Lynn had no choice but to become immersed in the rugby culture.
“I went to a rugby game and asked ‘What is this madness?’ There is a euphoria here that is crazy,” she said.
During the Olympics this year, whenever Fiji played, life in the island stopped. Because of the time difference, most of the games were played around 2 a.m. or 3 a.m. Lynn would usually be in bed by that time, but would be awoken by people shouting and screaming. When Fiji won gold, she said, the atmosphere was electric.
One other experience that stands out in her mind was one night in February this year when Cyclone Winston hit Fiji.

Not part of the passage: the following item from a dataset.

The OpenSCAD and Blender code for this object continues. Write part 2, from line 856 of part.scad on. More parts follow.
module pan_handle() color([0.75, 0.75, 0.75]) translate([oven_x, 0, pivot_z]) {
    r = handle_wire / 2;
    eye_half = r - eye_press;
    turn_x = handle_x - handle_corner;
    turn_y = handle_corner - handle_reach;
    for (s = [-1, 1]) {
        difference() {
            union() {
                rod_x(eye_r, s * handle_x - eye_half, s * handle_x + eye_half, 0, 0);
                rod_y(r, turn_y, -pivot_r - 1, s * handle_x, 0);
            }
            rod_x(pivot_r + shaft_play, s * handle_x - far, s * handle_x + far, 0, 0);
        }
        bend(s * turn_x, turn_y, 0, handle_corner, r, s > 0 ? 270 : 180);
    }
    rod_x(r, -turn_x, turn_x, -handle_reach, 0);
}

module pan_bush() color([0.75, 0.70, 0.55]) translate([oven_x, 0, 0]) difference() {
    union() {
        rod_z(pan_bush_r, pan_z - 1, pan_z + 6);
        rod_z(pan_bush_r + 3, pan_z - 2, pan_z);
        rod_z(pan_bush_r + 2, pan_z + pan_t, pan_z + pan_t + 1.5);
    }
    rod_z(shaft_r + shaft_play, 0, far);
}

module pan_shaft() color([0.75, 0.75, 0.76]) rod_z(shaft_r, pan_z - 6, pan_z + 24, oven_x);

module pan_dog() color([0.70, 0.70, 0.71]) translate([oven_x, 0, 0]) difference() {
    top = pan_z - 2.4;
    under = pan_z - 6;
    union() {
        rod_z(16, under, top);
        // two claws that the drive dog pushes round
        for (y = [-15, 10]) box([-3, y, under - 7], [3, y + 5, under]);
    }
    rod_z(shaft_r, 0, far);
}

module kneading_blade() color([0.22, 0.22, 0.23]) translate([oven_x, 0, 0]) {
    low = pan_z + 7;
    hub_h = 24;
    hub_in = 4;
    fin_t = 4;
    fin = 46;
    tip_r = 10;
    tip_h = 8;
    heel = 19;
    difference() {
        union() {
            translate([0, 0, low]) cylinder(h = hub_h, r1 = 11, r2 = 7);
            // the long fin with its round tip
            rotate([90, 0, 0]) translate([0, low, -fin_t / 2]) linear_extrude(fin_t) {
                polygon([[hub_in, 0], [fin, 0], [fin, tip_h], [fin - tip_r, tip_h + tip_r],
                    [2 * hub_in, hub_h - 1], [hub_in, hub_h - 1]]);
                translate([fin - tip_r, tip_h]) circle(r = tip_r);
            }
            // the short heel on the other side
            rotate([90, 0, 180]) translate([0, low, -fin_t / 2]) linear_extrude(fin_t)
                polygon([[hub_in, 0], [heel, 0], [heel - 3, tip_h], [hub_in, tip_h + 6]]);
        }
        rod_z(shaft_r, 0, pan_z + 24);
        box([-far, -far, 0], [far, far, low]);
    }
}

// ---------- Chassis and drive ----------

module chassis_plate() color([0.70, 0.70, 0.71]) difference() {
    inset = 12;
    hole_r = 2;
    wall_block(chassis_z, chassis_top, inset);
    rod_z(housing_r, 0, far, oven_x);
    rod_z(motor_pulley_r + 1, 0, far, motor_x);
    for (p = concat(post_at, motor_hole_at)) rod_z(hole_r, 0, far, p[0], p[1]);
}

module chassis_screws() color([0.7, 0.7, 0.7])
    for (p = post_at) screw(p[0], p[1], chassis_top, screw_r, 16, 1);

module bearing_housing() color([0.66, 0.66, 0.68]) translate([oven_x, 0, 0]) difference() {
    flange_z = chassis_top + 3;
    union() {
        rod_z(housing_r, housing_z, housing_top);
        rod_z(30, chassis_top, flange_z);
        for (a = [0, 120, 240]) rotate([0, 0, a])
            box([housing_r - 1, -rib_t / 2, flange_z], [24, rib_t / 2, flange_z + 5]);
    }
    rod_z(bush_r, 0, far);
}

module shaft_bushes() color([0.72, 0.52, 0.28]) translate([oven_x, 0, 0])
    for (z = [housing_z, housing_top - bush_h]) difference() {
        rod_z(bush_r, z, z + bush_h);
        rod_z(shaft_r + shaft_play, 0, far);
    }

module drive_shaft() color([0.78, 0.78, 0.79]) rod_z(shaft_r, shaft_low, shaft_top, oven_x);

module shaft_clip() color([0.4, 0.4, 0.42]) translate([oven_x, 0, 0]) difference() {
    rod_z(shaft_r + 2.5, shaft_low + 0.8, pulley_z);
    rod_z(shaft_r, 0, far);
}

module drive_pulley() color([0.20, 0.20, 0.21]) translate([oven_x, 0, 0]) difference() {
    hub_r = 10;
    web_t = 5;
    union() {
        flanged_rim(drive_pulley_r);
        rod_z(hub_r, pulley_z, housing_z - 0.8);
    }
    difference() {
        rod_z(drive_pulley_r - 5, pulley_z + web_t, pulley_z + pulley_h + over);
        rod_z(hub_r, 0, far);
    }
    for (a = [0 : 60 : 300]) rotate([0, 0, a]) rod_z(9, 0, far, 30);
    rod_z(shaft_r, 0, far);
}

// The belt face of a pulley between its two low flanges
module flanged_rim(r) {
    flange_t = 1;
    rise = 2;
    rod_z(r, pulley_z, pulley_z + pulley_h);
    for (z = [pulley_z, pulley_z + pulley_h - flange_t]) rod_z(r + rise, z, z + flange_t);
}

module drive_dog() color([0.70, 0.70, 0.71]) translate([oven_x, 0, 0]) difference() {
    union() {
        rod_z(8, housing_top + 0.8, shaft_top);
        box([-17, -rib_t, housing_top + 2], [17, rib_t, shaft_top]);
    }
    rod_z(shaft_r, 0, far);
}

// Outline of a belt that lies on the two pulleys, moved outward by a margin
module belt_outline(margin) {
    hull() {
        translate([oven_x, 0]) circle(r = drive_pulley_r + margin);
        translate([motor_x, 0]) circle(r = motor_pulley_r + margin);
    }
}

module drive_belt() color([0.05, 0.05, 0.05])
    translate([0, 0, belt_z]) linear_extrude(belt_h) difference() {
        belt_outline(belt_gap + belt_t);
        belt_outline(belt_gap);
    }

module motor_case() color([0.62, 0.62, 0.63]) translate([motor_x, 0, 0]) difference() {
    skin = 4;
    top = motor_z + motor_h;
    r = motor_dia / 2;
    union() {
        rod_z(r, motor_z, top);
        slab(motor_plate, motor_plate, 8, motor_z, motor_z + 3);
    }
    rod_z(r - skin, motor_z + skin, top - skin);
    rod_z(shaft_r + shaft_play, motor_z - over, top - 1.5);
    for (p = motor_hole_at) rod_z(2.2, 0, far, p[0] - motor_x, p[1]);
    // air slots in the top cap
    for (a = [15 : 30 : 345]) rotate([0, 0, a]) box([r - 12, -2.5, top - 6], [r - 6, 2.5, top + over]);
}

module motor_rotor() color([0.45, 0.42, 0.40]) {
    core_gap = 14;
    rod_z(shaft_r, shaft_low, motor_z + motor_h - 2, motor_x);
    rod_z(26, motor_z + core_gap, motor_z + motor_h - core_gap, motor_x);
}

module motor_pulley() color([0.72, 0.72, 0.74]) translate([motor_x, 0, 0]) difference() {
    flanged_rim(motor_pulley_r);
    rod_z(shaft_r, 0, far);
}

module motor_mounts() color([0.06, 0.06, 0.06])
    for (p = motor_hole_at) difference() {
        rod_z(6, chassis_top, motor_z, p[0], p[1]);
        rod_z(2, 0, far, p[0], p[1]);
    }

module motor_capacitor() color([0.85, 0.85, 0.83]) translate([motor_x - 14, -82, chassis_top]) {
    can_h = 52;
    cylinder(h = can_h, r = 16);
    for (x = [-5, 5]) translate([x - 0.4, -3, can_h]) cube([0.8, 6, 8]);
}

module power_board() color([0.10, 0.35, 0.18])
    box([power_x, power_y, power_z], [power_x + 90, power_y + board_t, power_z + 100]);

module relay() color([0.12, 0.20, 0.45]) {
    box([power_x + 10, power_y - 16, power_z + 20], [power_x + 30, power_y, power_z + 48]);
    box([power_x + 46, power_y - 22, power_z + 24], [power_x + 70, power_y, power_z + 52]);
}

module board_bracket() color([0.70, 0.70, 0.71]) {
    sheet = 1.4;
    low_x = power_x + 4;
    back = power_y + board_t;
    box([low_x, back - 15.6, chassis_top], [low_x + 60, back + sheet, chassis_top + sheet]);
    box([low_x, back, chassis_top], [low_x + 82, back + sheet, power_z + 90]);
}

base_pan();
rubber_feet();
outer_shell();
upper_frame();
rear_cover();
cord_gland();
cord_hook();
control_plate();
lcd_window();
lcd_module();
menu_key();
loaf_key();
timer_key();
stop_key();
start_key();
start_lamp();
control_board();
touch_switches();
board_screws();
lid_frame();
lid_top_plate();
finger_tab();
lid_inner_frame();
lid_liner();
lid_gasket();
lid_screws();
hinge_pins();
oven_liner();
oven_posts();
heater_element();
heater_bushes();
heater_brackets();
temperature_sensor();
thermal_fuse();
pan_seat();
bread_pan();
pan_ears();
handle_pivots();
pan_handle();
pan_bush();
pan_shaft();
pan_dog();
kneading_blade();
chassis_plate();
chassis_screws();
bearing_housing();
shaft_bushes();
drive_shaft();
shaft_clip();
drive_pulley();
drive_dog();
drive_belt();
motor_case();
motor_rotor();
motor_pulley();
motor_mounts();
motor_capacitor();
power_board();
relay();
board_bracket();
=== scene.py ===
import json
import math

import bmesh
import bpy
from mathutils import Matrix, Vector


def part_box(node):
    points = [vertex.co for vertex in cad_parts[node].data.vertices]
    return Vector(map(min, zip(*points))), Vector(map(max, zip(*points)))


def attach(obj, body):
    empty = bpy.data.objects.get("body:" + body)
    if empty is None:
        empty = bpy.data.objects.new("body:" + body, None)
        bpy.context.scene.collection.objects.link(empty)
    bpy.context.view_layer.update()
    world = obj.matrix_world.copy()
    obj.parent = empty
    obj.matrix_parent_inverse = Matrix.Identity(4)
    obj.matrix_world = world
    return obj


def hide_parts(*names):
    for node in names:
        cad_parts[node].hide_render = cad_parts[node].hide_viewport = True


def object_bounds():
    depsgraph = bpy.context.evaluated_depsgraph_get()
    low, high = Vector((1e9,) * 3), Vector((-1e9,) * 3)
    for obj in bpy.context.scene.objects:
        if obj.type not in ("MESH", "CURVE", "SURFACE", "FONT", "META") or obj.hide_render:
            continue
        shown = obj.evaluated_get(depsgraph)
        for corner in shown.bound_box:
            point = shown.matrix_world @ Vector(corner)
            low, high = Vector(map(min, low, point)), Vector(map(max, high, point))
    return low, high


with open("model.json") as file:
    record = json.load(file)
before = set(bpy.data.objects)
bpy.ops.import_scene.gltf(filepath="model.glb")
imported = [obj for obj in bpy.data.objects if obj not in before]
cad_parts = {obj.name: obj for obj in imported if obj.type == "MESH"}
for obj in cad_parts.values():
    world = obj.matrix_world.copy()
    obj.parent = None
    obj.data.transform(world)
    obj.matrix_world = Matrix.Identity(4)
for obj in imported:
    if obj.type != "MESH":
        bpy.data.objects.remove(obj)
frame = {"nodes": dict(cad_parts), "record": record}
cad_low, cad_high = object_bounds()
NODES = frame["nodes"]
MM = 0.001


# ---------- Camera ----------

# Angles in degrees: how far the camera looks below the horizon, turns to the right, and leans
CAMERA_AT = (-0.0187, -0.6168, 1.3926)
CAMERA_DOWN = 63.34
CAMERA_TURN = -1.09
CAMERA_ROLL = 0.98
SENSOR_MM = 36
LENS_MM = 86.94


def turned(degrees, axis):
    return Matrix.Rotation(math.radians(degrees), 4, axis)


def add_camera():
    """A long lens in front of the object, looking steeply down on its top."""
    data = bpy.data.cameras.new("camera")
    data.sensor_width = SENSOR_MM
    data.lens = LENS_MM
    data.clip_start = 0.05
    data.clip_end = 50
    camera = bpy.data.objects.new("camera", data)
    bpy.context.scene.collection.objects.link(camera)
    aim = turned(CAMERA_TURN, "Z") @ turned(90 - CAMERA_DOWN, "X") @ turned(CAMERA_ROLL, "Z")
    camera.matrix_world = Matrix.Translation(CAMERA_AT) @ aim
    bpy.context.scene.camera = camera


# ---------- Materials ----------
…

When the storm made landfall, it was Category 5 strength with sustained winds of 230 km/h, making it the strongest tropical cyclone to ever hit Fiji.
“I told myself, ‘I left Barbados where nothing like this happens; we just get the beginning and some wind and rain, and here I am in the middle of a cyclone’,” Lynn recalled.
She admits she was very afraid. But that experience gave her a greater appreciation for disaster preparedness and management in the Caribbean.
“When I realized what was happening, my first questions were ‘Where are the shelters? What are the protocols?’ There are no protocols like what we have in the Caribbean. People don’t go to shelters. They stay home. The houses are wooden and there are a lot of tall trees. There is a coconut tree right outside my flat! I just said my prayers and hunkered down.”
Thankfully, Lynn was unhurt.
One of the things that she enjoys about living in Fiji is the 16-hour time difference that allows her to celebrate her birthday for longer than 24 hours.
“I have 36-plus hours of birthday celebration. I celebrate with my friends in Fiji and then with people in Barbados when they wake up. So, I get to do special occasions over and over again,” she said.
Lynn has no idea when she will be returning home. She was only to be in Fiji for ten months, but encountered unforeseen setbacks with her studies.
But those delays have helped her to understand life there better, and Lynn feels such a kinship with the people and the island that she is comfortable where she is.